Fedora is my main distro, I use gnome by default, but if i want KDE i can use KDE. I can install it with KDE and not Gnome if it want (i can use the KDE spin, or use the net install, and pick KDE at install). or i can just install KDE along side whatever else I have.
Fedora hits your requirements, but so does many distros including Ubuntu that your using now.
What happens is that Gnome became crashy for JB jeopardizing their live stream. As Gnome does everything in one process (forgive me not being technical) it’s an ugly crash. X recovers more or less, Wayland dies. It annoys me a bit how what they are using on a given moment in time always seem to get plugged as the holy grail in their shows but ok, that’s the way it is.
The redesign is about using multiple processes to recover a crash more gracefully. This new architecture has not been confirmed yet and work hasn’t started. This might happen, but it is years out.
So they turned to KDE now (KDE Neon to be exact). I think KDE is great, but I do like the current Ubuntu Gnome implementation as well and I have found it to be reliable provided I stay away from Wayland.
As to OP: I think it is fairly easy to add the KDE Neon ppa to your system and install KDE on the side. The new MATE desktop release sounds extremely promising as well.
I should have been more clear. I meant attention from the distro developers with regard to how well that DE work specifically on their distribution, and also the polish of that particular flavor of the distribution.
It’s a WM, not a DE But yes, I use it on my desktop gaming machine. It’s fine for a machine where I don’t expect to get any work done, but it’s too much customization and tweaking for a work machine for my taste.
So do I, but I’m not worried about the situation right now. I’m concerned about what’s going to happen when that redesign starts happening, and I want to be prepared to jump distros if necessary. Plus, expanding my horizons probably wouldn’t hurt just in general.
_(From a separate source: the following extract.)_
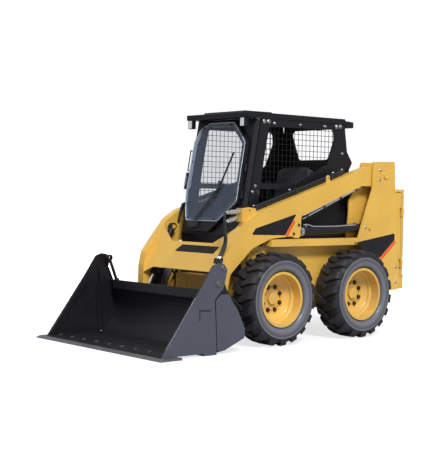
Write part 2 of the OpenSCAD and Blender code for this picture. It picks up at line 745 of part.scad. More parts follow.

Really? I thought the whole point was that it was all efficiency, no frills…
I get what you’re saying, but I think that KDE on Ubuntu or a Red Hat distro will still get more attention than a more obscure distro that uses KDE by default…
well … well … it is hard to say that they ( all DE’s mentioned above ) do not focus on that however there may be differences with what you think of polish and what they think of polish.
Well here I can speak only about KDE of experience they have LTS which has at least one year support.
For KDE again I can speak of personal experience I really have not seen any till now however it will depend also on OS and on software you are trying to use.
KDE, checks this mark too and while the others are a little bit inspired by Gnome you should elaborate more on what you mean.
Well I believe few of the people there ran KDE before there were even problems and were trying to get Noah to switch too. Should note that If there is a crash in KDE your screen flashes for an instant and the X restarts automatically I don’t have experience with Wayland.
If you are looking for a OS to run KDE and be good - deb based will be KDE Neon , rpm based will be OpenSUSE Leap for stable or Tumbleweed for rolling release.
To be fair, almost every de is based off of some kind of flavor of gnome. You cant escape it. Though most of the DEs maintain their own code so what happens on the gnome side shouldnt affect them much
Kubuntu sounds like it’d work just great for you. The same base as before and you’d just have to find yourself all your little apps and things in QT5. Although GTK in plasma has been fine for me (gnome alsamixer for example runs same as always.)
Although I’d mirror what Eden, said, most likely anything that creates a massive issue like that will be fixed, and most of the biggest DEs also suffer from similar problems (although if what the other users are saying is right it sounds like gnome suffers more heavily.) I really don’t think you need to worry about it too much though.
It requires configuring, tweaking and customizing. The less of that I have to do on my work machine, the better.
Perhaps.
The issue is the problems with Gnome are (apparently) of such a major architectural nature that fixing them threatens to break everything in the interim. Still, as I say, my hope is that such problems will never reach the user, so I’m not switching away from Ubuntu yet. Either way, I do want to have a backup distro so I’m able to switch if I need to.
For now, I’m test-driving KDE Neon and OpenSUSE Leap. Thanks folks.